For decades almost the only social scientists who visited Indonesia’s provinces were anthropologists. Anybody interested in politics or economics spent most of their time in Jakarta, where the action was. Our view of the world’s fourth largest country threatened to become simplistic, lacking that essential graininess. Then, in 1998, Indonesia was plunged into a crisis that could not be understood with simplistic tools. After 32 years of enforced stability, the New Order was at an end. Things began to happen in - the provinces that no one was prepared for. Democratization was one, decentralization another. Ethnic and religious identities emerged that had lain buried under the blanket of the New Order’s modernizing ideology. Unfamiliar, sometimes violent forms of political competition and of rentseeking came to light.

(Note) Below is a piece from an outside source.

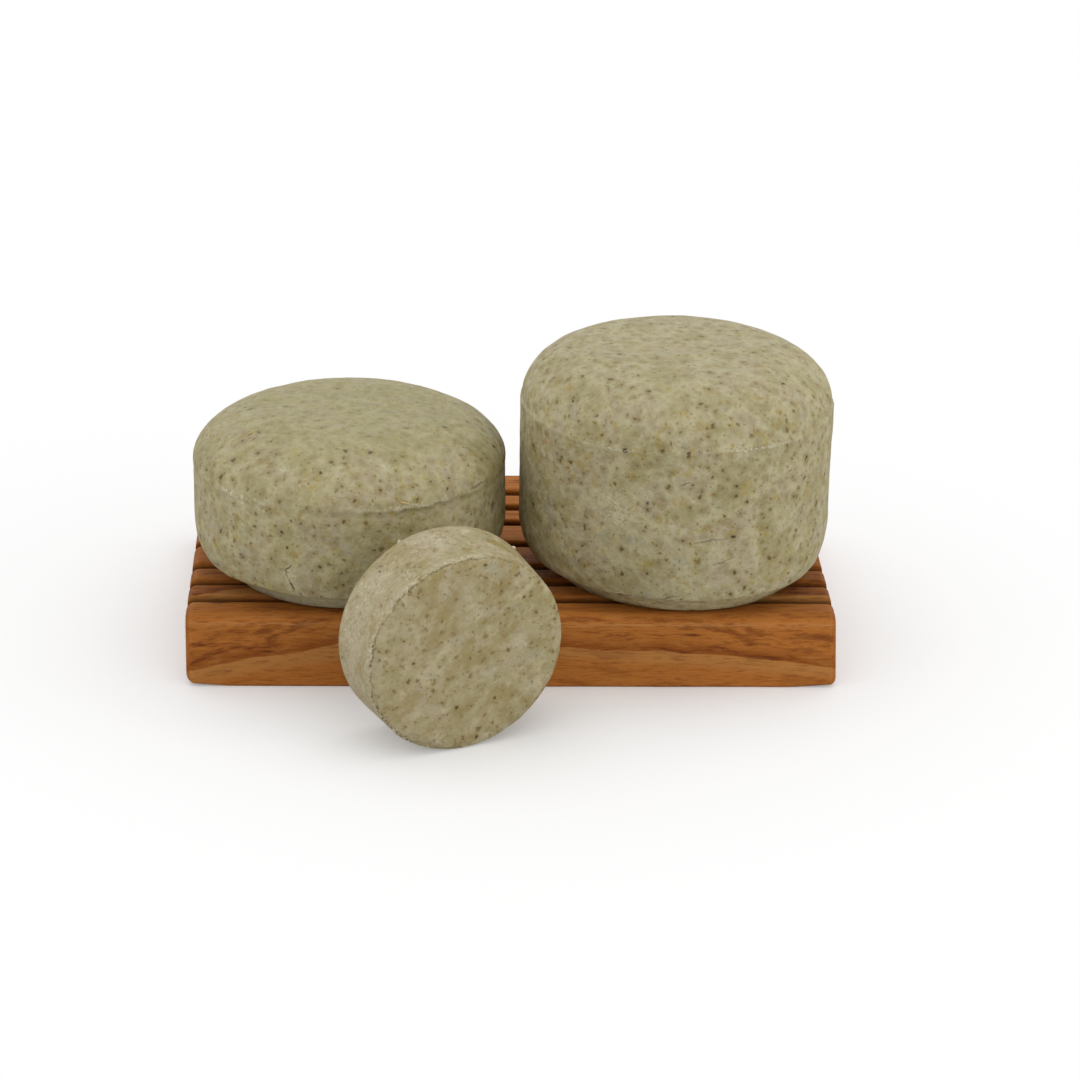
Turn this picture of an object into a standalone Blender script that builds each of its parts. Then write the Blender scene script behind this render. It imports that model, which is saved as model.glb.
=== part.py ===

Decentralization was often connected with the neo-liberal desire to reduce state powers and make room for free trade and democracy. To what extent were the goals of good governance and a stronger civil society achieved? How much of the process was ‘captured’ by regional elites to increase their own powers? Amidst the new identity politics, what has happened to citizenship? These are among the central questions addressed in this book.
This volume is the result of a two-year research project at KITLV. It brings together an international group of 24 scholars – mainly from Indonesia and the Netherlands but also from the United States, Australia, Germany, Canada and Portugal.